At the Main Hall on opening night Italian soprano Barbara Costa gave the audience an entertaining version of Aida: she shared the part respectively with Egyptian soprano Iman Mustafa who has been performing Aida since many years. Italian tenor Alessandro Maffucci was a rather disappointing Radames while Egyptian Walid Korayem, in the same role, is gaining maturity every season. Mustafa Mohamed was a masterful Amonasro, which cannot be said of Alfio Grasso, who has already been cast in different roles at Cairo's Main Hall in past seasons. This time, it seems however, that Amonasro was not to his liking. His timbre was often lacking drama, which must also be said of young bass-baritone Hatem El Guenedy in the role of Pharaoh, which he shared respectively with Abdel Wahab El Sayed who has been performing the part perfectly for many years. Hatem El Guenedy is too young, too gauche and absolutely immature for the part. As for bass- baritone Reda El Wakil, cast as the high- priest Ramfis, he is a fabulous performer on Cairo opera's stage, blessed with a fascinating voice, an enchanting timbre and an astounding presence.
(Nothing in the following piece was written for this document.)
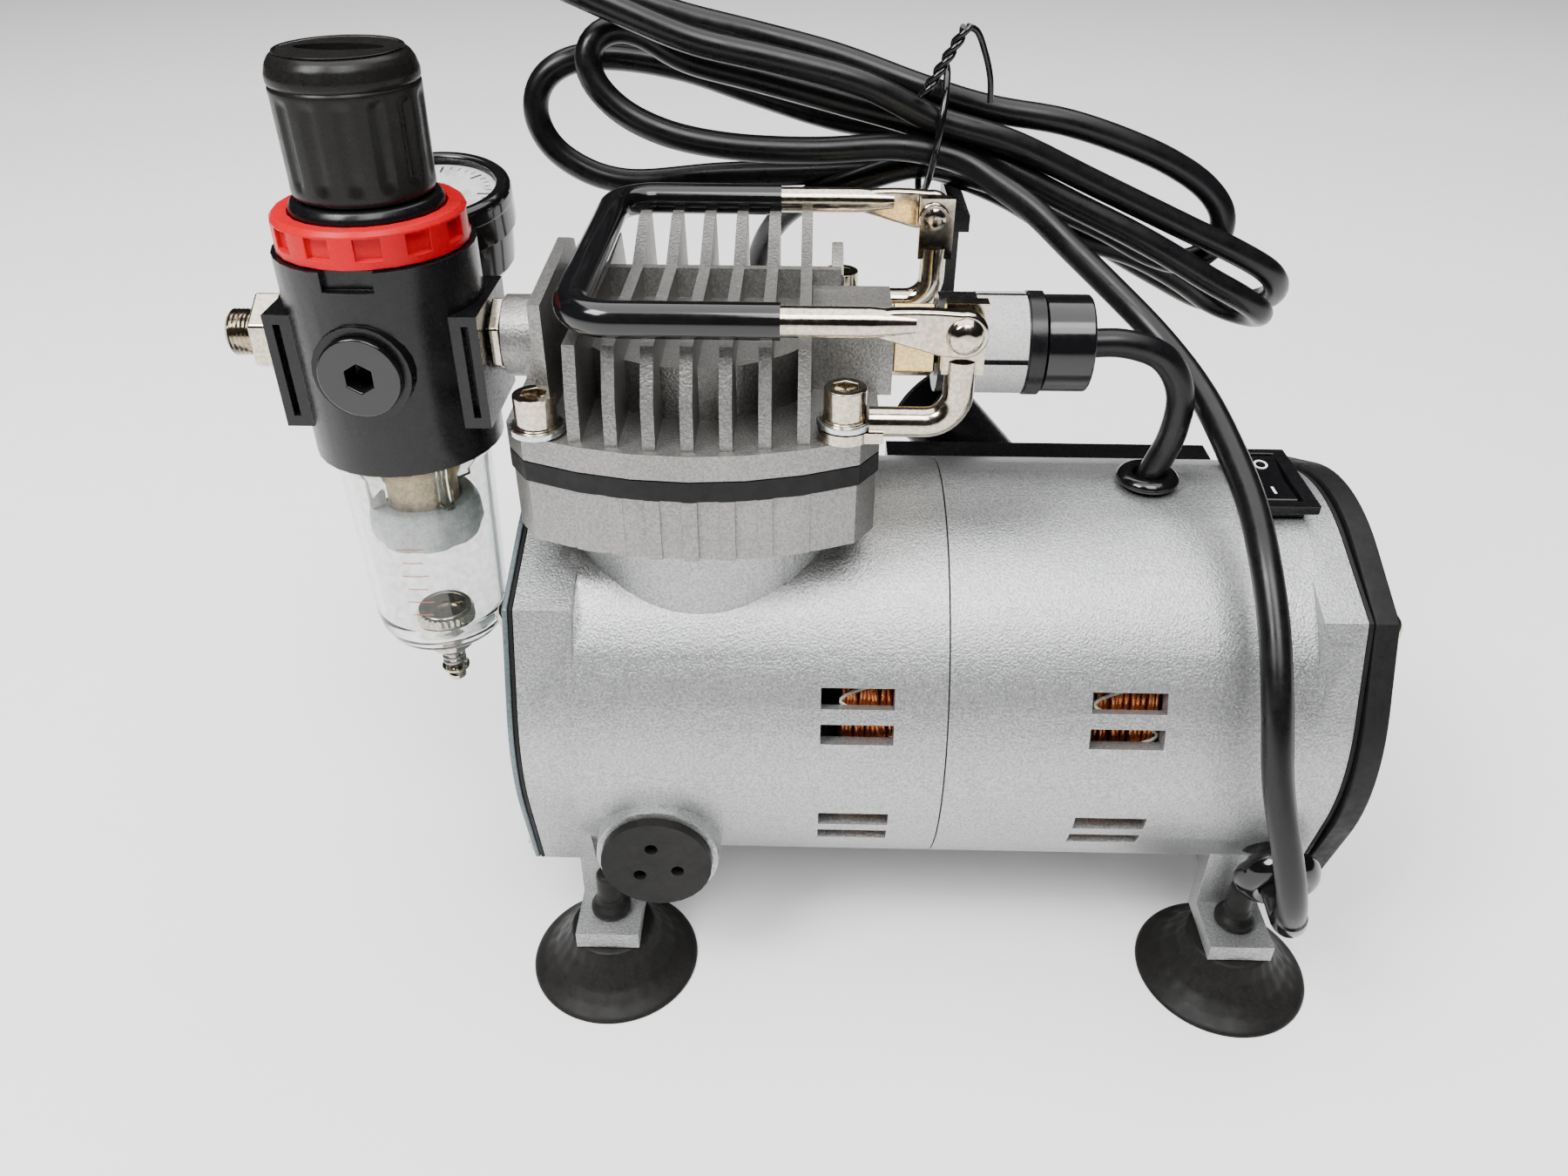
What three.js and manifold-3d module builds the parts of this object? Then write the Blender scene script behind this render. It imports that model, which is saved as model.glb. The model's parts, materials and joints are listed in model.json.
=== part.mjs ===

Director Abdalla Saad succeeded in turning the opera into a luxuriant mega- spectacle with abundant sets and often splendid light effects, lavish costumes and a seemingly endless number of archers and lancers marching to the glorious music of Radames' victory. The choir, directed by Aldo Magnato was sensational, except for the part of the priests which was sung in an exaggerated, nearly inaudible pianissimo. The lovely dance of the first act and, later on, the dances of the children and of Radames' glorious return, have undergone certain welcome changes: choreographed by Abdel Moneim and Erminia Kamel, they play an enchantingly dignified part in this super spectacle which all audiences have enjoyed. Hopefully, however, a better and fairer choice of voices will be taking place next season, when Aida will, once more be "home again".